— begin —

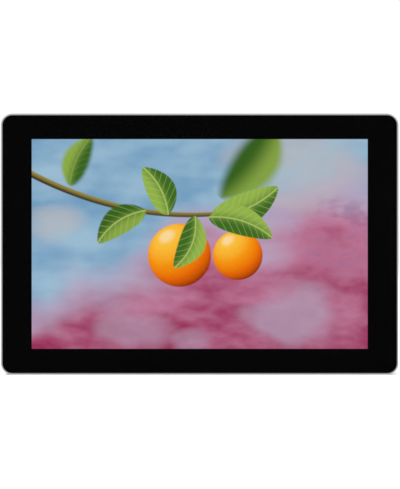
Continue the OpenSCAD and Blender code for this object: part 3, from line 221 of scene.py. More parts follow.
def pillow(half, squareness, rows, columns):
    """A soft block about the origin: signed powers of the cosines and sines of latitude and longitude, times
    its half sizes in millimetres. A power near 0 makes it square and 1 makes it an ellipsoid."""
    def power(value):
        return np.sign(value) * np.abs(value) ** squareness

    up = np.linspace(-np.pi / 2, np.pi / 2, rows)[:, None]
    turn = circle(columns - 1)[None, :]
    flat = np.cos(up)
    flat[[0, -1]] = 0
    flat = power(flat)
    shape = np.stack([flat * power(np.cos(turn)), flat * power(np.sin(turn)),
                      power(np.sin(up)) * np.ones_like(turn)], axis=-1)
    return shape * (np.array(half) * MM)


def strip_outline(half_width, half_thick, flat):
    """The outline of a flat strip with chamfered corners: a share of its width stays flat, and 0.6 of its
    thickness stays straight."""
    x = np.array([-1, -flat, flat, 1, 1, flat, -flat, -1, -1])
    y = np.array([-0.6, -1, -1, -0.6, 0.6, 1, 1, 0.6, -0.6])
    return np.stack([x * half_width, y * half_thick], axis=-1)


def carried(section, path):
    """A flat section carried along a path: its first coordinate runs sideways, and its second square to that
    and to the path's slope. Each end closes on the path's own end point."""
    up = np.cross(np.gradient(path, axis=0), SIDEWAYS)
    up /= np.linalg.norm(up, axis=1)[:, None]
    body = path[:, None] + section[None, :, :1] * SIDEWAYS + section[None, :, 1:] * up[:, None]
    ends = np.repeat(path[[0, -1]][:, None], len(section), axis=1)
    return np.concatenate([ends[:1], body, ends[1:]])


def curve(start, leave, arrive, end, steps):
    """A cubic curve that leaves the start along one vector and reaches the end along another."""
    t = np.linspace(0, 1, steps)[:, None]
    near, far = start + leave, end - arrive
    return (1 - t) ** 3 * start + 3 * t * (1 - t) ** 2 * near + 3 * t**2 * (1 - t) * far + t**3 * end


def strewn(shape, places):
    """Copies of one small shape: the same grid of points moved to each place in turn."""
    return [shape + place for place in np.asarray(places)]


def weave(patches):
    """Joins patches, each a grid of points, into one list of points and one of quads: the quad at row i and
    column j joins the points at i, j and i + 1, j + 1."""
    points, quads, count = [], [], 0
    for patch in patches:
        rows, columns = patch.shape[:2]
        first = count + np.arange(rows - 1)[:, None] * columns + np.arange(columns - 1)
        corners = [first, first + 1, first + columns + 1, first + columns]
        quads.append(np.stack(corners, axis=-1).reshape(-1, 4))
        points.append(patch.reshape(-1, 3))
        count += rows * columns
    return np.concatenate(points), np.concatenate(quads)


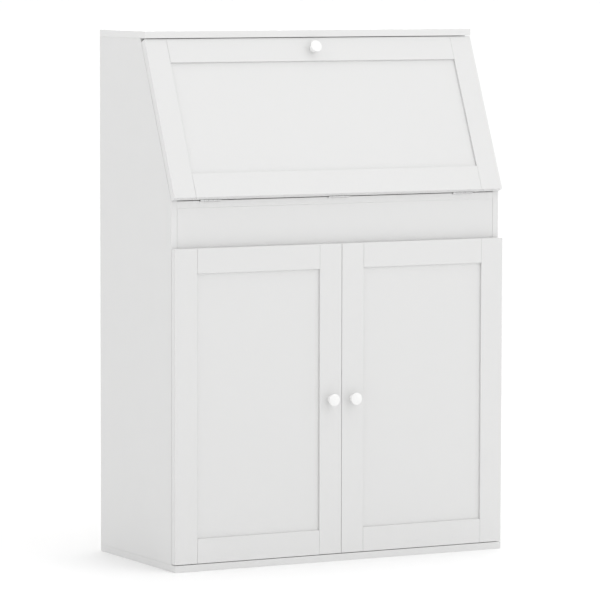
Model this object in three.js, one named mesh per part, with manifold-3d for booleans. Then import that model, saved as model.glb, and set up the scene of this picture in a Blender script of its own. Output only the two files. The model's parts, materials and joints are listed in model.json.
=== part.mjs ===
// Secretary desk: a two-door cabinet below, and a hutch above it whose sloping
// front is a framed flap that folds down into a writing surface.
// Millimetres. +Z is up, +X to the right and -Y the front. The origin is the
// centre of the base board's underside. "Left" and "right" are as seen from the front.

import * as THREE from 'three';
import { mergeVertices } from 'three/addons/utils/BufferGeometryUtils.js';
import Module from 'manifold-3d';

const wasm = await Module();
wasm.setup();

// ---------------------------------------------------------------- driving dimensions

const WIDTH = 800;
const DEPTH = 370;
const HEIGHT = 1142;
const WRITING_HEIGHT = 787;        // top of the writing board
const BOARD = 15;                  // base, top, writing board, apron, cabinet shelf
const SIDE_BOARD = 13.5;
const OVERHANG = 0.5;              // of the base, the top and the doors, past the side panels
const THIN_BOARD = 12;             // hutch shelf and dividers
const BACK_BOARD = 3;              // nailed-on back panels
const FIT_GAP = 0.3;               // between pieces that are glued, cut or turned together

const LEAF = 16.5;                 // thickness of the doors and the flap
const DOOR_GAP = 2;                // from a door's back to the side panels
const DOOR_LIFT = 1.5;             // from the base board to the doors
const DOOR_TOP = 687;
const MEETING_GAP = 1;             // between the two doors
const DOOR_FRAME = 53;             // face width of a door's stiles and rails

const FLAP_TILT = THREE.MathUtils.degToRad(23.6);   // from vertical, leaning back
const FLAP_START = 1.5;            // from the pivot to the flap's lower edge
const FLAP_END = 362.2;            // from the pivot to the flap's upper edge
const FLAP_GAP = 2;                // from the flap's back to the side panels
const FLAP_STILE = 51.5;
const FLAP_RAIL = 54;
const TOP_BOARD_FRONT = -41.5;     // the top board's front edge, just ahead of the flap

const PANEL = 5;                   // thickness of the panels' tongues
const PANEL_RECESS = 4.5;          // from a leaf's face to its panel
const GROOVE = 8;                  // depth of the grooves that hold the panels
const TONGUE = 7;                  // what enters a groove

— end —

Above are entries; state the number of lines among them that contain "import", and nothing else.

● SOLUTION FOR THIS TASK
4